BEGIN EXTRACTED DATA

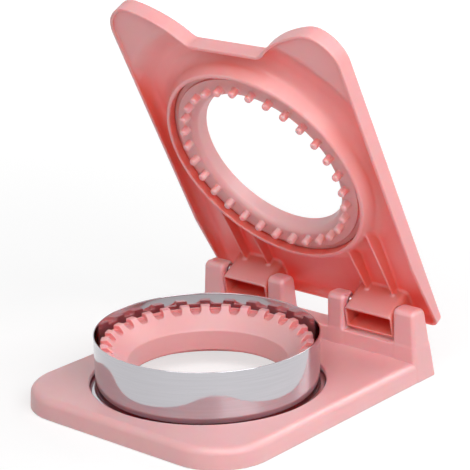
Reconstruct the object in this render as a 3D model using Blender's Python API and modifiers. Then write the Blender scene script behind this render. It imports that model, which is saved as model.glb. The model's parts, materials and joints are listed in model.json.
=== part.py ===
"""Sandwich cutter and sealer: a hinged press that cuts a round out of two slices of bread
and crimps its edge.

The design frame has the cutter ring's axis at X = Y = 0 and the table at Z = 0, with -Y
towards the user. Every lid size is given for the closed lid, which lies level on the ring.
Lengths are in metres, in plain numbers of millimetres times MM.
"""

import math

import bmesh
import bpy
from mathutils import Matrix

MM = 0.001

# Cutter ring
RING_RADIUS = 46.0 * MM
RING_WALL = 0.5 * MM
RING_TOP = 29.2 * MM
RING_EDGE_WIDTH = 0.15 * MM
RING_EDGE_DEPTH = 0.8 * MM
RING_FOOT_REACH = 4.6 * MM

# Base plate
BASE_SIDE_BORDER = 12.7 * MM
BASE_FRONT_BORDER = 11.4 * MM
BASE_CORNER_RADIUS = 23.5 * MM
BASE_PLATE_TOP = 8.7 * MM
BASE_WALL = 2.0 * MM
BASE_TOP_FILLET = 3.0 * MM
BASE_DRAFT = 2.0 * MM
OPENING_GAP = 2.2 * MM
OPENING_EDGE_FILLET = 0.6 * MM

# Hinge block and lugs
HINGE_BEHIND_RING = 23.5 * MM
HINGE_Z = 27.1 * MM
LUG_RADIUS = 3.7 * MM
LUG_FRONT_REACH = 6.1 * MM
LUG_FRONT_ROUND = 2.8 * MM
LUG_BACK_REACH = 3.2 * MM
LUG_BACK_SLOPE_RUN = 5.0 * MM
LUG_EDGE_ROUND = 1.7 * MM
LUG_WALL = 2.4 * MM
INNER_LUG_INSIDE = 12.0 * MM
INNER_LUG_OUTSIDE = 20.8 * MM
OUTER_LUG_WIDTH = 12.4 * MM
KNUCKLE_SWEEP_GAP = 0.4 * MM
SIDE_CLEARANCE = 0.4 * MM

# Hinge pins
PIN_RADIUS = 2.0 * MM
PIN_CHAMFER = 0.4 * MM
PIN_PROUD = 0.7 * MM
PIN_SOCKET_DEPTH = 5.0 * MM
PIN_CLEARANCE = 0.3 * MM

# Seal ring in the base
SEAL_TOP = 25.2 * MM
SEAL_SIDE_GAP = 2.2 * MM
SEAL_CREST_WIDTH = 2.7 * MM
SEAL_WALL = 1.7 * MM
SEAL_DRAFT = 0.6 * MM
SEAL_WIDTH = 10.9 * MM
SEAL_CONE_FOOT = 17.0 * MM
SEAL_HOLE_BOTTOM = 8.0 * MM
SEAL_EDGE_ROUND = 0.45 * MM
SEAL_FLANGE_BOTTOM = 3.9 * MM
SEAL_FLANGE_THICKNESS = 1.4 * MM
SEAL_FLANGE_REACH = 7.0 * MM
CRIMP_COUNT = 30
POCKET_RADIUS = 2.4 * MM
POCKET_INSET = 3.1 * MM
POCKET_DEPTH = 2.0 * MM
SLOT_WIDTH = 4.5 * MM
SLOT_DEPTH = 1.0 * MM

# Hooks under the plate that hold the seal ring
HOOK_COUNT = 4
HOOK_WIDTH = 9.0 * MM
HOOK_THICKNESS = 1.6 * MM
HOOK_CATCH = 1.2 * MM
HOOK_CATCH_HEIGHT = 1.0 * MM

# Lid plate
LID_SIDE_OVERHANG = 0.1 * MM
LID_FRONT_OVERHANG = 0.8 * MM
LID_BEHIND_HINGE = 11.0 * MM
LID_RIM_FACE = 29.6 * MM
LID_THICKNESS = 6.9 * MM
LID_WALL = 1.7 * MM
LID_RIM_WALL = 1.8 * MM
LID_OUTER_FILLET = 0.8 * MM
LID_LIP_ROUND = 0.4 * MM
LID_REAR_CORNER = 4.5 * MM
RIM_RISE = 3.4 * MM
RIM_RISE_RUN = 35.5 * MM
LID_COVE = 2.6 * MM
EAR_FLAT = 5.4 * MM
EAR_REACH = 15.1 * MM
EAR_CORNER_RADIUS = 15.0 * MM
EAR_SHOULDER_RADIUS = 16.5 * MM
EAR_SLOPE = math.radians(51.1)
EAR_RECESS = 1.0 * MM
EAR_COVE = 0.7 * MM
DISH_CORNER_REACH = 22.0 * MM
DISH_RADIUS = 66.5 * MM

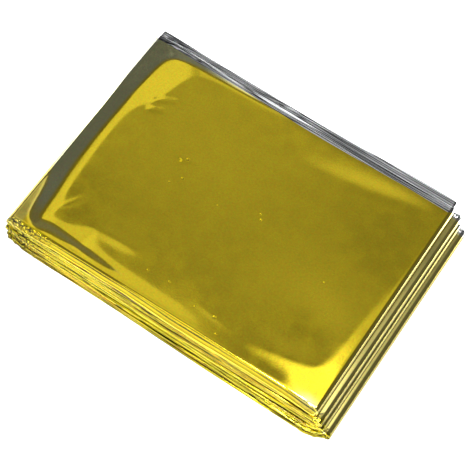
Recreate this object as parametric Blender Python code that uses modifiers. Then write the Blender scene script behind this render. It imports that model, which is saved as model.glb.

END EXTRACTED DATA

### THE EXERCISE
Return all of the data precisely as it appears.

### THE OUTPUT
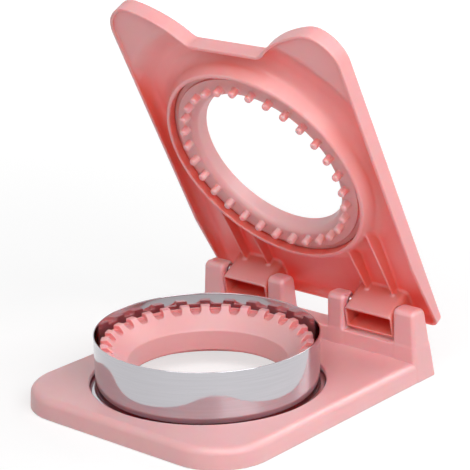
Reconstruct the object in this render as a 3D model using Blender's Python API and modifiers. Then write the Blender scene script behind this render. It imports that model, which is saved as model.glb. The model's parts, materials and joints are listed in model.json.
=== part.py ===
"""Sandwich cutter and sealer: a hinged press that cuts a round out of two slices of bread
and crimps its edge.

The design frame has the cutter ring's axis at X = Y = 0 and the table at Z = 0, with -Y
towards the user. Every lid size is given for the closed lid, which lies level on the ring.
Lengths are in metres, in plain numbers of millimetres times MM.
"""

import math

import bmesh
import bpy
from mathutils import Matrix

MM = 0.001

# Cutter ring
RING_RADIUS = 46.0 * MM
RING_WALL = 0.5 * MM
RING_TOP = 29.2 * MM
RING_EDGE_WIDTH = 0.15 * MM
RING_EDGE_DEPTH = 0.8 * MM
RING_FOOT_REACH = 4.6 * MM

# Base plate
BASE_SIDE_BORDER = 12.7 * MM
BASE_FRONT_BORDER = 11.4 * MM
BASE_CORNER_RADIUS = 23.5 * MM
BASE_PLATE_TOP = 8.7 * MM
BASE_WALL = 2.0 * MM
BASE_TOP_FILLET = 3.0 * MM
BASE_DRAFT = 2.0 * MM
OPENING_GAP = 2.2 * MM
OPENING_EDGE_FILLET = 0.6 * MM

# Hinge block and lugs
HINGE_BEHIND_RING = 23.5 * MM
HINGE_Z = 27.1 * MM
LUG_RADIUS = 3.7 * MM
LUG_FRONT_REACH = 6.1 * MM
LUG_FRONT_ROUND = 2.8 * MM
LUG_BACK_REACH = 3.2 * MM
LUG_BACK_SLOPE_RUN = 5.0 * MM
LUG_EDGE_ROUND = 1.7 * MM
LUG_WALL = 2.4 * MM
INNER_LUG_INSIDE = 12.0 * MM
INNER_LUG_OUTSIDE = 20.8 * MM
OUTER_LUG_WIDTH = 12.4 * MM
KNUCKLE_SWEEP_GAP = 0.4 * MM
SIDE_CLEARANCE = 0.4 * MM

# Hinge pins
PIN_RADIUS = 2.0 * MM
PIN_CHAMFER = 0.4 * MM
PIN_PROUD = 0.7 * MM
PIN_SOCKET_DEPTH = 5.0 * MM
PIN_CLEARANCE = 0.3 * MM

# Seal ring in the base
SEAL_TOP = 25.2 * MM
SEAL_SIDE_GAP = 2.2 * MM
SEAL_CREST_WIDTH = 2.7 * MM
SEAL_WALL = 1.7 * MM
SEAL_DRAFT = 0.6 * MM
SEAL_WIDTH = 10.9 * MM
SEAL_CONE_FOOT = 17.0 * MM
SEAL_HOLE_BOTTOM = 8.0 * MM
SEAL_EDGE_ROUND = 0.45 * MM
SEAL_FLANGE_BOTTOM = 3.9 * MM
SEAL_FLANGE_THICKNESS = 1.4 * MM
SEAL_FLANGE_REACH = 7.0 * MM
CRIMP_COUNT = 30
POCKET_RADIUS = 2.4 * MM
POCKET_INSET = 3.1 * MM
POCKET_DEPTH = 2.0 * MM
SLOT_WIDTH = 4.5 * MM
SLOT_DEPTH = 1.0 * MM

# Hooks under the plate that hold the seal ring
HOOK_COUNT = 4
HOOK_WIDTH = 9.0 * MM
HOOK_THICKNESS = 1.6 * MM
HOOK_CATCH = 1.2 * MM
HOOK_CATCH_HEIGHT = 1.0 * MM

# Lid plate
LID_SIDE_OVERHANG = 0.1 * MM
LID_FRONT_OVERHANG = 0.8 * MM
LID_BEHIND_HINGE = 11.0 * MM
LID_RIM_FACE = 29.6 * MM
LID_THICKNESS = 6.9 * MM
LID_WALL = 1.7 * MM
LID_RIM_WALL = 1.8 * MM
LID_OUTER_FILLET = 0.8 * MM
LID_LIP_ROUND = 0.4 * MM
LID_REAR_CORNER = 4.5 * MM
RIM_RISE = 3.4 * MM
RIM_RISE_RUN = 35.5 * MM
LID_COVE = 2.6 * MM
EAR_FLAT = 5.4 * MM
EAR_REACH = 15.1 * MM
EAR_CORNER_RADIUS = 15.0 * MM
EAR_SHOULDER_RADIUS = 16.5 * MM
EAR_SLOPE = math.radians(51.1)
EAR_RECESS = 1.0 * MM
EAR_COVE = 0.7 * MM
DISH_CORNER_REACH = 22.0 * MM
DISH_RADIUS = 66.5 * MM

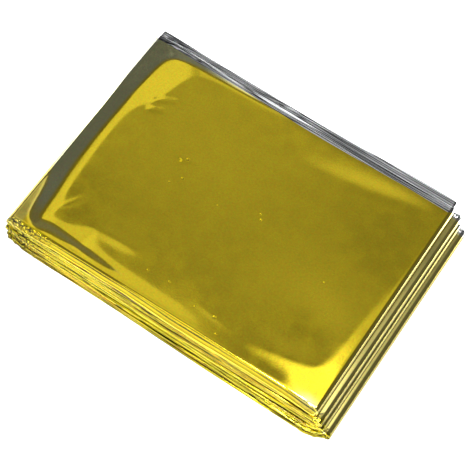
Recreate this object as parametric Blender Python code that uses modifiers. Then write the Blender scene script behind this render. It imports that model, which is saved as model.glb.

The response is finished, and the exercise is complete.